§ **Record extracts**
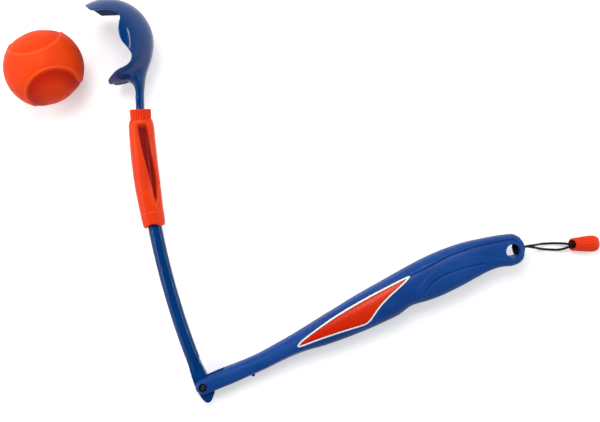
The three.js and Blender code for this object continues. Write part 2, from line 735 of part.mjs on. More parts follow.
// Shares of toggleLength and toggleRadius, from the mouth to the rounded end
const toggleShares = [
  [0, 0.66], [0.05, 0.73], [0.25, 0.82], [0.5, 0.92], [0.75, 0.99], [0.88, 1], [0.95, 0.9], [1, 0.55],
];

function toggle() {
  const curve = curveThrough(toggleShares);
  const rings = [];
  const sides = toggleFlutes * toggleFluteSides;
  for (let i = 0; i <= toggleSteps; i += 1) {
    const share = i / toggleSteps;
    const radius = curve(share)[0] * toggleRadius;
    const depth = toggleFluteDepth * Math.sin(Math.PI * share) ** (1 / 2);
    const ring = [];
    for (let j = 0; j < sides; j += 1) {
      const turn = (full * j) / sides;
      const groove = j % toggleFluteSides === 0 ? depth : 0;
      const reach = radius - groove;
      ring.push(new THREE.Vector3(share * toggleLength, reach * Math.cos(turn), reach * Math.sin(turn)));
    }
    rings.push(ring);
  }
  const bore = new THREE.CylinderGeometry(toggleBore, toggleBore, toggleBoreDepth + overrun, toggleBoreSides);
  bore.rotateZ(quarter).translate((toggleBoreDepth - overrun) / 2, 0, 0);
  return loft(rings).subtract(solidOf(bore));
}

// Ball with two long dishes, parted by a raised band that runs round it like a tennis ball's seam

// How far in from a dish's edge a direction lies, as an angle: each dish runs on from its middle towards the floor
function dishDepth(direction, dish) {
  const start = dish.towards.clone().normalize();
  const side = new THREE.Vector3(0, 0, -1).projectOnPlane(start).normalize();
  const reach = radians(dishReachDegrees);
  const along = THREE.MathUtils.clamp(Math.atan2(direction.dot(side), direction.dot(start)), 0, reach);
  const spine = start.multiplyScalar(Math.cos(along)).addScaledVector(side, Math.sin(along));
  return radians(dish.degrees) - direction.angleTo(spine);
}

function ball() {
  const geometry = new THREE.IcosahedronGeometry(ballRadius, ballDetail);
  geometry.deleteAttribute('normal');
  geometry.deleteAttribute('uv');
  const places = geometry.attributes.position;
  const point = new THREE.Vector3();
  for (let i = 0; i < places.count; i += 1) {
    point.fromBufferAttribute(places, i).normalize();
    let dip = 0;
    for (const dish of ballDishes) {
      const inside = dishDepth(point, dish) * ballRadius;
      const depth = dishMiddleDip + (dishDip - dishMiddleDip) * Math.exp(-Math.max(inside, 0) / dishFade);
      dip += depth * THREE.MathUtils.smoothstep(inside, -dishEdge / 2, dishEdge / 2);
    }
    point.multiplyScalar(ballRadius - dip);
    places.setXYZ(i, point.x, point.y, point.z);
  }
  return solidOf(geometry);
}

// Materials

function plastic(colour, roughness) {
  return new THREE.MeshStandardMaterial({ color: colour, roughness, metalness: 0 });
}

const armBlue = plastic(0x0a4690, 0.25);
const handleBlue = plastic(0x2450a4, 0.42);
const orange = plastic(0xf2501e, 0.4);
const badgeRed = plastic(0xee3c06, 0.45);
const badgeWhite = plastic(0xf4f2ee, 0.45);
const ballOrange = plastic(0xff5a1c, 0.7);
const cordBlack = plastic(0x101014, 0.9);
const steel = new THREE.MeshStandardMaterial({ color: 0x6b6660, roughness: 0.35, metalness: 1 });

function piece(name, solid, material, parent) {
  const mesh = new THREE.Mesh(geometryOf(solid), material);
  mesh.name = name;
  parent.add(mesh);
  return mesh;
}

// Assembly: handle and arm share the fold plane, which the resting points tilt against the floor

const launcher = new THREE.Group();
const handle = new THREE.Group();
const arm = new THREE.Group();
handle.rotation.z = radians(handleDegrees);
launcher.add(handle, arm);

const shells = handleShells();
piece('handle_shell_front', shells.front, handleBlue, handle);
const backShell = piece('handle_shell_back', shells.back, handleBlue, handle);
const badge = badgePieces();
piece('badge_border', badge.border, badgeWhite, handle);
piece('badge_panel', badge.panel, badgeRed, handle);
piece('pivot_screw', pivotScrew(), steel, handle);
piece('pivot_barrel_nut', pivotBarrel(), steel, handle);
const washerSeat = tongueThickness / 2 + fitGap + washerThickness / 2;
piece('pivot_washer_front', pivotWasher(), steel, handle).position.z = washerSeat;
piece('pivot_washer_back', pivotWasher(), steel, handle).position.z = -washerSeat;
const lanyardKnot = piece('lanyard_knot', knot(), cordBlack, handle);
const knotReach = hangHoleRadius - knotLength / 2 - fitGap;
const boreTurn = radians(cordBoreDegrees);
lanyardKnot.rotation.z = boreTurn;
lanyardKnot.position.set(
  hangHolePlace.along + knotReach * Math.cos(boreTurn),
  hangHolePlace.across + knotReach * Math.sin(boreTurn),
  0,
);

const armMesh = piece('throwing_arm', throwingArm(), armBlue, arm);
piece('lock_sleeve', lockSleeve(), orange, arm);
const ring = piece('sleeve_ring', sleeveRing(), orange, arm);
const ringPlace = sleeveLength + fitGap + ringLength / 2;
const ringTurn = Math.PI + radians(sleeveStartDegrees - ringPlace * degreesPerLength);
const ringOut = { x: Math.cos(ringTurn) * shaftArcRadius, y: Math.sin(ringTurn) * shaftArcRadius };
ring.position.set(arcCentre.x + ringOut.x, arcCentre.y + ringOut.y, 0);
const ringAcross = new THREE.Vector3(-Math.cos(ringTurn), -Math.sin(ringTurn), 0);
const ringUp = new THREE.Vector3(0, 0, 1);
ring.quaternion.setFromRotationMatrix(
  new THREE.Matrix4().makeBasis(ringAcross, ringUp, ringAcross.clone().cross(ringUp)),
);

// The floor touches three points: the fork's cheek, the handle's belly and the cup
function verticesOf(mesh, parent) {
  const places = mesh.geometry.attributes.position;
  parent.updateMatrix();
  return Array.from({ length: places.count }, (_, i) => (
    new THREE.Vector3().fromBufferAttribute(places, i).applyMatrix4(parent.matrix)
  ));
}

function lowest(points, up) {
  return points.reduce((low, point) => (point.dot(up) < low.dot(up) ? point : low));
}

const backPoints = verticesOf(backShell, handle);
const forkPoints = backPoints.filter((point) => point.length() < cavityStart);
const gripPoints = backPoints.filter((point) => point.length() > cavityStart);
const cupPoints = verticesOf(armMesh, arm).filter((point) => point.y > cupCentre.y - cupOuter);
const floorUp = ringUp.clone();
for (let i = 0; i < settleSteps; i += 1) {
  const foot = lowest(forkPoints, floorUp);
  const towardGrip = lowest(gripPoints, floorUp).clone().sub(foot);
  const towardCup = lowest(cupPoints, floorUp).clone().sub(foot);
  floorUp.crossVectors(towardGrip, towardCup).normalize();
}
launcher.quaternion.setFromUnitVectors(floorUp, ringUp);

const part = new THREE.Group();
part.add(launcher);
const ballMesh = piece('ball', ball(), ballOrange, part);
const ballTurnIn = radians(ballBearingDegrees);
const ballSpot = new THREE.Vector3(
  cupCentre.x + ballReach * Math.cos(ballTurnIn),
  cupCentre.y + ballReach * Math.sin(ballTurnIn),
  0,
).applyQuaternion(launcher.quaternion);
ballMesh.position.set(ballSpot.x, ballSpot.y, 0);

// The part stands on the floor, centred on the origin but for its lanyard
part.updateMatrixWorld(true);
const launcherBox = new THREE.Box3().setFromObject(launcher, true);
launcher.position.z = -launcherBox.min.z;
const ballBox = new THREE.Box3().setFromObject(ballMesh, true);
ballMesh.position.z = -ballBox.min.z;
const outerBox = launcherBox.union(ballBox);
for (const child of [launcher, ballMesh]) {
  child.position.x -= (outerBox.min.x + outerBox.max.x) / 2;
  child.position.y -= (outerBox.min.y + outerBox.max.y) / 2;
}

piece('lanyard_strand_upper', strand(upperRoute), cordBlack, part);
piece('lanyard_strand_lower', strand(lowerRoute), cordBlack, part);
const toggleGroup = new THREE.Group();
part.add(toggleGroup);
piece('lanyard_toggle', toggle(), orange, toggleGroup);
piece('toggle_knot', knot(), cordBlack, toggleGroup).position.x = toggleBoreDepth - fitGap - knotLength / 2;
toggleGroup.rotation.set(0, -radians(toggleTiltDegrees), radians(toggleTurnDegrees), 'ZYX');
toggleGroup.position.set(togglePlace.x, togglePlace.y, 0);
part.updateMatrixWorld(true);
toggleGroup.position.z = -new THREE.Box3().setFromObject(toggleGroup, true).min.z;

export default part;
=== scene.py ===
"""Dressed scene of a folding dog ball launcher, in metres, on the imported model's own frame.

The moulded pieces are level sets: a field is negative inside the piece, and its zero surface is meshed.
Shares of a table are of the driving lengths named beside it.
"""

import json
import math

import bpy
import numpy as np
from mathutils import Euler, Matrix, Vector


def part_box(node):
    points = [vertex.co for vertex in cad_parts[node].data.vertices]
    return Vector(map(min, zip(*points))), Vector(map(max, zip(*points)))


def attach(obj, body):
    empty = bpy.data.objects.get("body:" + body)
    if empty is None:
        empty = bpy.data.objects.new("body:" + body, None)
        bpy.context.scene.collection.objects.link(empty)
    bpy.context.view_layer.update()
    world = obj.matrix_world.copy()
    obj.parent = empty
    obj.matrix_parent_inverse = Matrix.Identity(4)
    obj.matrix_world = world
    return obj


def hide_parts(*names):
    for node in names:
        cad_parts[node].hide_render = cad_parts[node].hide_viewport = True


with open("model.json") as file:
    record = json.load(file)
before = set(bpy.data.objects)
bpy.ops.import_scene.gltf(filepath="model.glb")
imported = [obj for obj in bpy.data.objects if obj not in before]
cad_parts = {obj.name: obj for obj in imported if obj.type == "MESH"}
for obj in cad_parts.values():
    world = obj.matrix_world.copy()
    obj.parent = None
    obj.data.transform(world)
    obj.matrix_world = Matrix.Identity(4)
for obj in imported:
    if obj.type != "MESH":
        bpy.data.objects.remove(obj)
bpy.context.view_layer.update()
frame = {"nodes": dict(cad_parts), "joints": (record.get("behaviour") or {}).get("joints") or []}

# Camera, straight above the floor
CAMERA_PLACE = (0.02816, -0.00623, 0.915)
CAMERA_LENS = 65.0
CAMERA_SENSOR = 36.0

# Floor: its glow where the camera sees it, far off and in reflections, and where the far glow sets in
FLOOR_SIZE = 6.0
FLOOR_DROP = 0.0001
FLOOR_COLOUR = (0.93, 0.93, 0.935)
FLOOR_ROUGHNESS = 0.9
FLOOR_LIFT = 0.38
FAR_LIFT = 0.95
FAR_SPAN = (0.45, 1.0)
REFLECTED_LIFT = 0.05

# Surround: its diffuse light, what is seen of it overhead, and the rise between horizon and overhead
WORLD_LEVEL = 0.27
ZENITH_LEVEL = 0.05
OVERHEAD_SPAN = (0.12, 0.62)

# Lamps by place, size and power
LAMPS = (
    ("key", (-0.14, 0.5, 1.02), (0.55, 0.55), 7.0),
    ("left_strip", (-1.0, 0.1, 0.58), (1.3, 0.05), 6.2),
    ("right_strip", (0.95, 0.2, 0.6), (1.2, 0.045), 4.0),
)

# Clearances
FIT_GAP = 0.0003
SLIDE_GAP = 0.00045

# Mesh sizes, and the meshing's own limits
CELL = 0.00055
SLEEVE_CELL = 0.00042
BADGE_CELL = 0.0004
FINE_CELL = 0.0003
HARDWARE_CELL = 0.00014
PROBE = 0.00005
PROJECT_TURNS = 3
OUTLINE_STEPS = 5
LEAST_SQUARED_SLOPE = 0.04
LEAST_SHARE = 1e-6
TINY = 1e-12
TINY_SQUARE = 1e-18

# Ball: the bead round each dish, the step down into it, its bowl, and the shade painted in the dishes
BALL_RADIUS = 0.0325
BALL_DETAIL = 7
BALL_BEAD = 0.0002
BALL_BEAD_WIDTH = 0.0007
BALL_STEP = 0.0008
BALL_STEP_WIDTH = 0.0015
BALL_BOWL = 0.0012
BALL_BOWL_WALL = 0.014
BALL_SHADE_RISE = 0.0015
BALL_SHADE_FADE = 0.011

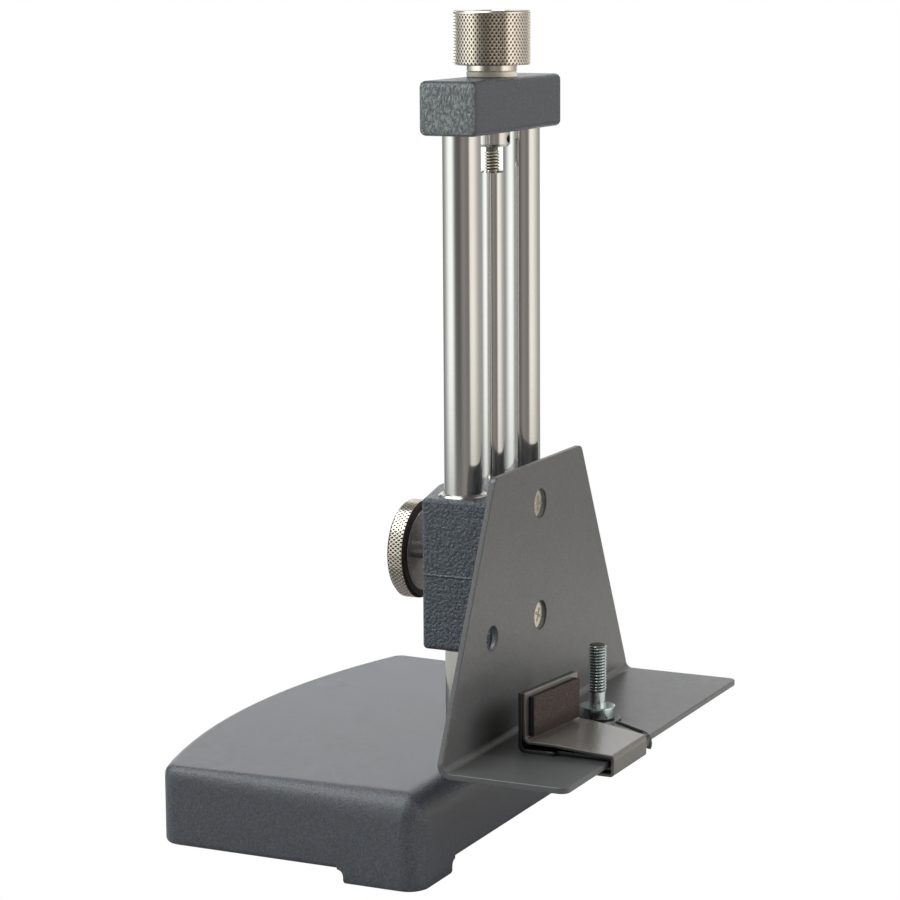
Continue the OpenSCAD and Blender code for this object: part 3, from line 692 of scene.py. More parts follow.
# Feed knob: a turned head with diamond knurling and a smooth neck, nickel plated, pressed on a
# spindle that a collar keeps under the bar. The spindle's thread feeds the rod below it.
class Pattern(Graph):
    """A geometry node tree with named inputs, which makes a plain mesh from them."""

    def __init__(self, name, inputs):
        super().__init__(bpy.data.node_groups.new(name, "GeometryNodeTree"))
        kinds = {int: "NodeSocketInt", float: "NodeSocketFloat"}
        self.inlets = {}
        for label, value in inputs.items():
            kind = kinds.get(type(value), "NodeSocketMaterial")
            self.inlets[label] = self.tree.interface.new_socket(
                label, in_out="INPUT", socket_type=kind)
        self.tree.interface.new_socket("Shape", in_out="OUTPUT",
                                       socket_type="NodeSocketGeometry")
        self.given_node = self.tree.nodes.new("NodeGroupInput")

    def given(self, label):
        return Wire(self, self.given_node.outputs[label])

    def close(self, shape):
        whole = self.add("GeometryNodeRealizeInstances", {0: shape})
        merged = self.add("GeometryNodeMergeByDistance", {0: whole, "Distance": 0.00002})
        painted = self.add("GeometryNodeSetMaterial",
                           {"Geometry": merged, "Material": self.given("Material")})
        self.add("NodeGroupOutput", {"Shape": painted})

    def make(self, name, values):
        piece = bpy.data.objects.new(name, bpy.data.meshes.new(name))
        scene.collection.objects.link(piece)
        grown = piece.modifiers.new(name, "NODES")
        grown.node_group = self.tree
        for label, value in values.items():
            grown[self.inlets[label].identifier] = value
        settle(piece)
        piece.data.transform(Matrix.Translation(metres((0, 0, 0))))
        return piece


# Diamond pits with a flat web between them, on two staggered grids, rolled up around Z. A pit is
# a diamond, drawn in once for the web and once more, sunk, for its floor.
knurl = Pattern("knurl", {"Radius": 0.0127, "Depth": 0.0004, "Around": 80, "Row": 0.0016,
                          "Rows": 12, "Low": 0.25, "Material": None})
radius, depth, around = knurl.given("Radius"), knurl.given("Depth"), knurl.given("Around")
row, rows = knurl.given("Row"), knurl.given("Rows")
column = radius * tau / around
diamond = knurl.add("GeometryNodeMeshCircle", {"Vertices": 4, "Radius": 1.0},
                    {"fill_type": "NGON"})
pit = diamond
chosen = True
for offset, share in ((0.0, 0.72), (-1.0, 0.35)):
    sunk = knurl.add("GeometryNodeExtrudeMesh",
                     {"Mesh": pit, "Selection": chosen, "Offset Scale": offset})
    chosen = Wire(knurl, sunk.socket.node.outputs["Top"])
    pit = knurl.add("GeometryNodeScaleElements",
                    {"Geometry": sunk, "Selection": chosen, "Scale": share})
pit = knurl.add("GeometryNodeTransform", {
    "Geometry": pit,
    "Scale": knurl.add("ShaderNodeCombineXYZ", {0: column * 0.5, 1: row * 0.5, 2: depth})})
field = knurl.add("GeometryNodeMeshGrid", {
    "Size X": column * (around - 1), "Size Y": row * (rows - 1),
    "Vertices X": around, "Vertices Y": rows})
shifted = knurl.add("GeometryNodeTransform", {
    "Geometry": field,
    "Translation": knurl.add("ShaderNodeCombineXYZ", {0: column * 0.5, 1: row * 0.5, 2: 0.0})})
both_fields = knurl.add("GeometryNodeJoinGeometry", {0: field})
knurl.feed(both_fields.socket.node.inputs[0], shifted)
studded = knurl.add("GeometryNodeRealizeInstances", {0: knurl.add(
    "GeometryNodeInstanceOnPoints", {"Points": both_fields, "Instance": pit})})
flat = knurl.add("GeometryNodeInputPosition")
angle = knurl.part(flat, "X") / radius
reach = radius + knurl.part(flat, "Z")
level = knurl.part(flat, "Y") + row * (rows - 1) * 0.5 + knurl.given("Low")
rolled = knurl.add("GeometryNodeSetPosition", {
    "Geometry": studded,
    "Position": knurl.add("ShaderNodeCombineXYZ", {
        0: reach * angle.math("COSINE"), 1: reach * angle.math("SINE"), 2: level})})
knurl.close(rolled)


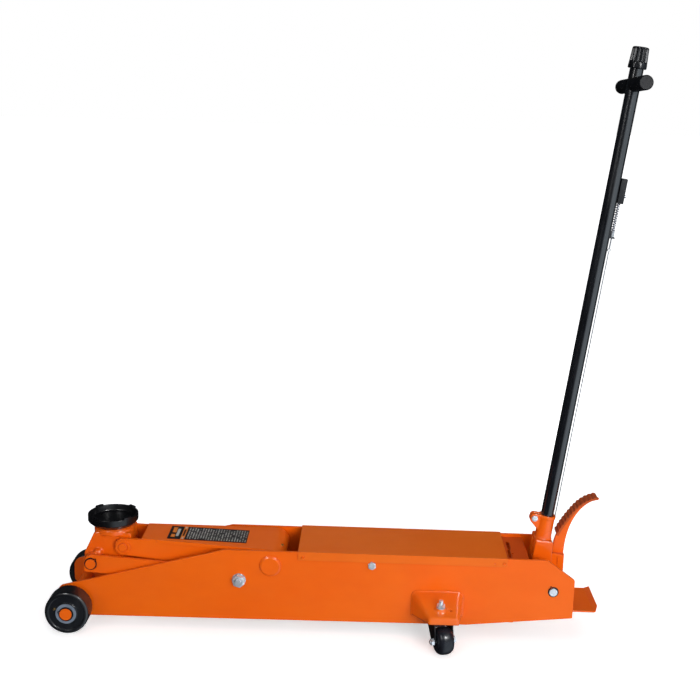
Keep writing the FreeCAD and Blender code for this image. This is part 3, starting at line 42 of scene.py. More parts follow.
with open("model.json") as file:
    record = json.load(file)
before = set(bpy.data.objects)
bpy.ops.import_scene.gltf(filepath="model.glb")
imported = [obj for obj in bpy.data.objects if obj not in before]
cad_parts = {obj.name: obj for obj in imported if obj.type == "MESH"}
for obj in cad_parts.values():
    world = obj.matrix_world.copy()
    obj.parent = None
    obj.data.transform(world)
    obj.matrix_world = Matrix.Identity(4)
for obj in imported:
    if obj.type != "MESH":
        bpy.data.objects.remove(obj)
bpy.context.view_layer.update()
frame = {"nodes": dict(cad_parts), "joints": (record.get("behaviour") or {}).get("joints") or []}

§ **Stated task**
In the listing above, locate the line containing "for its lanyard" and the line containing "cad_parts[node].hide_render = cad_parts[node].hide_viewport", then transcribe both and every line between them verbatim.

§ **Correct output**
// The part stands on the floor, centred on the origin but for its lanyard
part.updateMatrixWorld(true);
const launcherBox = new THREE.Box3().setFromObject(launcher, true);
launcher.position.z = -launcherBox.min.z;
const ballBox = new THREE.Box3().setFromObject(ballMesh, true);
ballMesh.position.z = -ballBox.min.z;
const outerBox = launcherBox.union(ballBox);
for (const child of [launcher, ballMesh]) {
  child.position.x -= (outerBox.min.x + outerBox.max.x) / 2;
  child.position.y -= (outerBox.min.y + outerBox.max.y) / 2;
}

piece('lanyard_strand_upper', strand(upperRoute), cordBlack, part);
piece('lanyard_strand_lower', strand(lowerRoute), cordBlack, part);
const toggleGroup = new THREE.Group();
part.add(toggleGroup);
piece('lanyard_toggle', toggle(), orange, toggleGroup);
piece('toggle_knot', knot(), cordBlack, toggleGroup).position.x = toggleBoreDepth - fitGap - knotLength / 2;
toggleGroup.rotation.set(0, -radians(toggleTiltDegrees), radians(toggleTurnDegrees), 'ZYX');
toggleGroup.position.set(togglePlace.x, togglePlace.y, 0);
part.updateMatrixWorld(true);
toggleGroup.position.z = -new THREE.Box3().setFromObject(toggleGroup, true).min.z;

export default part;
=== scene.py ===
"""Dressed scene of a folding dog ball launcher, in metres, on the imported model's own frame.

The moulded pieces are level sets: a field is negative inside the piece, and its zero surface is meshed.
Shares of a table are of the driving lengths named beside it.
"""

import json
import math

import bpy
import numpy as np
from mathutils import Euler, Matrix, Vector


def part_box(node):
    points = [vertex.co for vertex in cad_parts[node].data.vertices]
    return Vector(map(min, zip(*points))), Vector(map(max, zip(*points)))


def attach(obj, body):
    empty = bpy.data.objects.get("body:" + body)
    if empty is None:
        empty = bpy.data.objects.new("body:" + body, None)
        bpy.context.scene.collection.objects.link(empty)
    bpy.context.view_layer.update()
    world = obj.matrix_world.copy()
    obj.parent = empty
    obj.matrix_parent_inverse = Matrix.Identity(4)
    obj.matrix_world = world
    return obj


def hide_parts(*names):
    for node in names:
        cad_parts[node].hide_render = cad_parts[node].hide_viewport = True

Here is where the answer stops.